Aim of the exercise:
Repeat the lines of the data that follow, please, starting at the first and stopping after the one with "return sway - normals".

Data provided:
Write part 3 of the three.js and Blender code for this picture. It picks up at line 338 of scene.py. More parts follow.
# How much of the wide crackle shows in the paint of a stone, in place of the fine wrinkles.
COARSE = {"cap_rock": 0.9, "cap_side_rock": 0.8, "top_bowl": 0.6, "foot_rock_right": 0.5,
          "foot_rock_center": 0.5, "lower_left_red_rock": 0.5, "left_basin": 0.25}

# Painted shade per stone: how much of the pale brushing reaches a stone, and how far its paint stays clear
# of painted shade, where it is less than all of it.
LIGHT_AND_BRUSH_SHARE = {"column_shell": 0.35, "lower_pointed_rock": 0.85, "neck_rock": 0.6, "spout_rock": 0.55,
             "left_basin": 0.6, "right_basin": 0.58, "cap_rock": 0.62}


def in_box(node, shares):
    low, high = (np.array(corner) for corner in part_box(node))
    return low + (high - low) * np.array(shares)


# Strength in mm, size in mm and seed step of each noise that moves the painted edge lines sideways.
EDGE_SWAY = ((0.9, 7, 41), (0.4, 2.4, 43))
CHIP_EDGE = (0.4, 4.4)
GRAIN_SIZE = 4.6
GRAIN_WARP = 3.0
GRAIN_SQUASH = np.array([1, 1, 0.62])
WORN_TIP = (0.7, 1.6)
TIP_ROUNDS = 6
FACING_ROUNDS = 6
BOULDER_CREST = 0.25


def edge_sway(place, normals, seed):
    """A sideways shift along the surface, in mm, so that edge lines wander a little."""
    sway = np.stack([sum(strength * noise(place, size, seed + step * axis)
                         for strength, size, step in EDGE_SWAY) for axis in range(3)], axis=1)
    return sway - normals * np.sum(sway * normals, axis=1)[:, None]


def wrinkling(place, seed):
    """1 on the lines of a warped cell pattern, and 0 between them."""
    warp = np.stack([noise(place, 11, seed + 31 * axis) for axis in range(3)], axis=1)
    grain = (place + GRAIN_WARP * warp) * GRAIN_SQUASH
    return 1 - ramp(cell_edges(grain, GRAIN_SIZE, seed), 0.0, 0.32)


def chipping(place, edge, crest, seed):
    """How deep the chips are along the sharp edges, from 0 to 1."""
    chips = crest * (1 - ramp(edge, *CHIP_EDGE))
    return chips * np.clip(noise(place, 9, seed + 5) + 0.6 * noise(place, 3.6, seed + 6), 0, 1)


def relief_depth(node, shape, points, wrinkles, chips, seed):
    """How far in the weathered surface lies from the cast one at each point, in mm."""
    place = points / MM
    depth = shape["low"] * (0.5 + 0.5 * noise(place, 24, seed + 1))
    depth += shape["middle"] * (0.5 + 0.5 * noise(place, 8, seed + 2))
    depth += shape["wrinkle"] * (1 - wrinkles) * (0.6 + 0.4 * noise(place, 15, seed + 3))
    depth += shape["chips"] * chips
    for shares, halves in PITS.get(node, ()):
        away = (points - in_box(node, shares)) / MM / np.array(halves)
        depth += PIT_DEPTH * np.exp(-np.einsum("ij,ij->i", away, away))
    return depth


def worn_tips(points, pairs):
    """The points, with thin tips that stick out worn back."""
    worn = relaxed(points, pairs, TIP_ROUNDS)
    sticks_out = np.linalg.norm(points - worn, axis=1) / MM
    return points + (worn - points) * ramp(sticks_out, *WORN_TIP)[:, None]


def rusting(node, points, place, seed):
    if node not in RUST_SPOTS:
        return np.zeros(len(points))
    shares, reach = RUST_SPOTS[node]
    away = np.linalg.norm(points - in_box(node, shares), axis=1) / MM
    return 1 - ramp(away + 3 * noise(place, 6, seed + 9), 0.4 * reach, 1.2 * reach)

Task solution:
Write part 3 of the three.js and Blender code for this picture. It picks up at line 338 of scene.py. More parts follow.
# How much of the wide crackle shows in the paint of a stone, in place of the fine wrinkles.
COARSE = {"cap_rock": 0.9, "cap_side_rock": 0.8, "top_bowl": 0.6, "foot_rock_right": 0.5,
          "foot_rock_center": 0.5, "lower_left_red_rock": 0.5, "left_basin": 0.25}

# Painted shade per stone: how much of the pale brushing reaches a stone, and how far its paint stays clear
# of painted shade, where it is less than all of it.
LIGHT_AND_BRUSH_SHARE = {"column_shell": 0.35, "lower_pointed_rock": 0.85, "neck_rock": 0.6, "spout_rock": 0.55,
             "left_basin": 0.6, "right_basin": 0.58, "cap_rock": 0.62}


def in_box(node, shares):
    low, high = (np.array(corner) for corner in part_box(node))
    return low + (high - low) * np.array(shares)


# Strength in mm, size in mm and seed step of each noise that moves the painted edge lines sideways.
EDGE_SWAY = ((0.9, 7, 41), (0.4, 2.4, 43))
CHIP_EDGE = (0.4, 4.4)
GRAIN_SIZE = 4.6
GRAIN_WARP = 3.0
GRAIN_SQUASH = np.array([1, 1, 0.62])
WORN_TIP = (0.7, 1.6)
TIP_ROUNDS = 6
FACING_ROUNDS = 6
BOULDER_CREST = 0.25


def edge_sway(place, normals, seed):
    """A sideways shift along the surface, in mm, so that edge lines wander a little."""
    sway = np.stack([sum(strength * noise(place, size, seed + step * axis)
                         for strength, size, step in EDGE_SWAY) for axis in range(3)], axis=1)
    return sway - normals * np.sum(sway * normals, axis=1)[:, None]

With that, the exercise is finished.